* _The task_
Reproduce the entire listing word for word.

-- START OF Source excerpt --

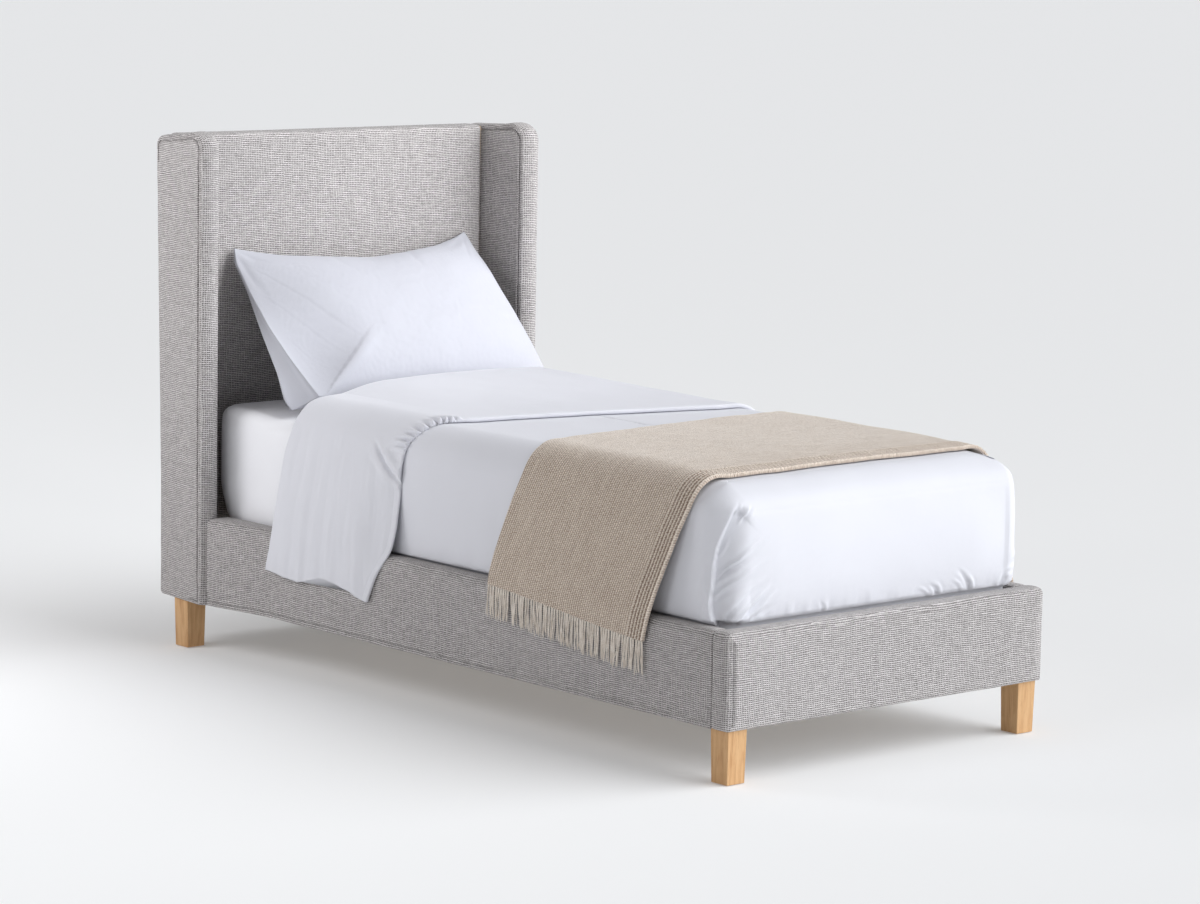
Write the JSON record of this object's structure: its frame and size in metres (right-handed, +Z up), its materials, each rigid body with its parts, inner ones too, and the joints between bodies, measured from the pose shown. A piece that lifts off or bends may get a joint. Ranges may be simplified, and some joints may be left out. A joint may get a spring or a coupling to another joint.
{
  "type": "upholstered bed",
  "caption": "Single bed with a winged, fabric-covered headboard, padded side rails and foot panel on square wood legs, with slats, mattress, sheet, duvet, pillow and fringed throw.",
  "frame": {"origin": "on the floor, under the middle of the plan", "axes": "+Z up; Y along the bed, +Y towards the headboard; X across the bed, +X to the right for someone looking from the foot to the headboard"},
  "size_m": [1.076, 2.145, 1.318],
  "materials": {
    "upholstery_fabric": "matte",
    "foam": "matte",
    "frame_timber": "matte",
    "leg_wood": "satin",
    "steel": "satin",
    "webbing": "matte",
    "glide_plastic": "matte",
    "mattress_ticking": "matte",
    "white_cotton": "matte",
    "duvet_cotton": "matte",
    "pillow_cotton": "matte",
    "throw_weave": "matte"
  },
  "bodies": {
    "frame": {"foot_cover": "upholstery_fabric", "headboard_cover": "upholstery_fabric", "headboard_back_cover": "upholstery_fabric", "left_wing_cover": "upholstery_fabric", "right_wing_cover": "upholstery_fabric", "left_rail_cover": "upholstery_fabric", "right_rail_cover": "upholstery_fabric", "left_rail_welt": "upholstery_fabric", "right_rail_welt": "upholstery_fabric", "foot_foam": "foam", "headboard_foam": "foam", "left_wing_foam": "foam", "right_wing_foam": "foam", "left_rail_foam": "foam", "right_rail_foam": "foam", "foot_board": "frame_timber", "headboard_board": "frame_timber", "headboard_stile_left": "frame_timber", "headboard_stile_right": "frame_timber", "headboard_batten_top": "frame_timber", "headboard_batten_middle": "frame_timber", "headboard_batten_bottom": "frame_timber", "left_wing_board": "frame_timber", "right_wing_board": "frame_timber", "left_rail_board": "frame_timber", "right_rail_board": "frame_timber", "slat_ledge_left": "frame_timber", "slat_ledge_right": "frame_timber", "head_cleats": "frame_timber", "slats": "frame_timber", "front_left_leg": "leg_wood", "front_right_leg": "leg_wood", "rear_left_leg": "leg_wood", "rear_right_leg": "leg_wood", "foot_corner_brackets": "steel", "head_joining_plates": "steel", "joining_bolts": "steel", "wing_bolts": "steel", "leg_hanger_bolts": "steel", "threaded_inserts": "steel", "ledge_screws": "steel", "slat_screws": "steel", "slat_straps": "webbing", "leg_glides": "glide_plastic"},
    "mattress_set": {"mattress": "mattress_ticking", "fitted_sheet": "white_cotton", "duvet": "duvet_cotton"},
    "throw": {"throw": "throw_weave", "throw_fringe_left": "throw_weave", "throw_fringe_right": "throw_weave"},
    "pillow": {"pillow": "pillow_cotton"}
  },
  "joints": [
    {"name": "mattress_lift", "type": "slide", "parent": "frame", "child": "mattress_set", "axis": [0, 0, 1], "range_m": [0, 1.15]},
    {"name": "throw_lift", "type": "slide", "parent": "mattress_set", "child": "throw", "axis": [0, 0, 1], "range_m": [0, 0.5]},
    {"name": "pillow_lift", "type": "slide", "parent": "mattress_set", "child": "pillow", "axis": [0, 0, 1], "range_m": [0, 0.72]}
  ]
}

-- END OF Source excerpt --

* _Reply_
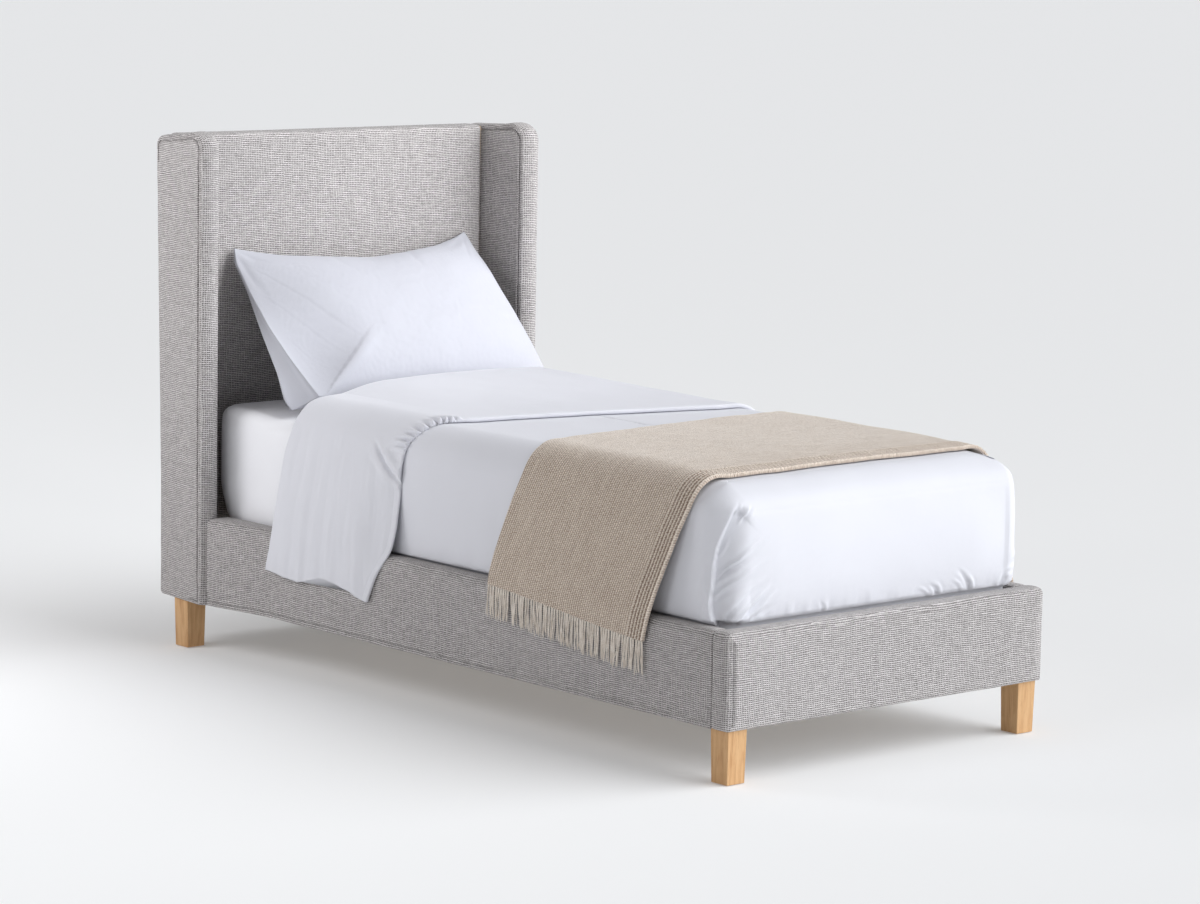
Write the JSON record of this object's structure: its frame and size in metres (right-handed, +Z up), its materials, each rigid body with its parts, inner ones too, and the joints between bodies, measured from the pose shown. A piece that lifts off or bends may get a joint. Ranges may be simplified, and some joints may be left out. A joint may get a spring or a coupling to another joint.
{
  "type": "upholstered bed",
  "caption": "Single bed with a winged, fabric-covered headboard, padded side rails and foot panel on square wood legs, with slats, mattress, sheet, duvet, pillow and fringed throw.",
  "frame": {"origin": "on the floor, under the middle of the plan", "axes": "+Z up; Y along the bed, +Y towards the headboard; X across the bed, +X to the right for someone looking from the foot to the headboard"},
  "size_m": [1.076, 2.145, 1.318],
  "materials": {
    "upholstery_fabric": "matte",
    "foam": "matte",
    "frame_timber": "matte",
    "leg_wood": "satin",
    "steel": "satin",
    "webbing": "matte",
    "glide_plastic": "matte",
    "mattress_ticking": "matte",
    "white_cotton": "matte",
    "duvet_cotton": "matte",
    "pillow_cotton": "matte",
    "throw_weave": "matte"
  },
  "bodies": {
    "frame": {"foot_cover": "upholstery_fabric", "headboard_cover": "upholstery_fabric", "headboard_back_cover": "upholstery_fabric", "left_wing_cover": "upholstery_fabric", "right_wing_cover": "upholstery_fabric", "left_rail_cover": "upholstery_fabric", "right_rail_cover": "upholstery_fabric", "left_rail_welt": "upholstery_fabric", "right_rail_welt": "upholstery_fabric", "foot_foam": "foam", "headboard_foam": "foam", "left_wing_foam": "foam", "right_wing_foam": "foam", "left_rail_foam": "foam", "right_rail_foam": "foam", "foot_board": "frame_timber", "headboard_board": "frame_timber", "headboard_stile_left": "frame_timber", "headboard_stile_right": "frame_timber", "headboard_batten_top": "frame_timber", "headboard_batten_middle": "frame_timber", "headboard_batten_bottom": "frame_timber", "left_wing_board": "frame_timber", "right_wing_board": "frame_timber", "left_rail_board": "frame_timber", "right_rail_board": "frame_timber", "slat_ledge_left": "frame_timber", "slat_ledge_right": "frame_timber", "head_cleats": "frame_timber", "slats": "frame_timber", "front_left_leg": "leg_wood", "front_right_leg": "leg_wood", "rear_left_leg": "leg_wood", "rear_right_leg": "leg_wood", "foot_corner_brackets": "steel", "head_joining_plates": "steel", "joining_bolts": "steel", "wing_bolts": "steel", "leg_hanger_bolts": "steel", "threaded_inserts": "steel", "ledge_screws": "steel", "slat_screws": "steel", "slat_straps": "webbing", "leg_glides": "glide_plastic"},
    "mattress_set": {"mattress": "mattress_ticking", "fitted_sheet": "white_cotton", "duvet": "duvet_cotton"},
    "throw": {"throw": "throw_weave", "throw_fringe_left": "throw_weave", "throw_fringe_right": "throw_weave"},
    "pillow": {"pillow": "pillow_cotton"}
  },
  "joints": [
    {"name": "mattress_lift", "type": "slide", "parent": "frame", "child": "mattress_set", "axis": [0, 0, 1], "range_m": [0, 1.15]},
    {"name": "throw_lift", "type": "slide", "parent": "mattress_set", "child": "throw", "axis": [0, 0, 1], "range_m": [0, 0.5]},
    {"name": "pillow_lift", "type": "slide", "parent": "mattress_set", "child": "pillow", "axis": [0, 0, 1], "range_m": [0, 0.72]}
  ]
}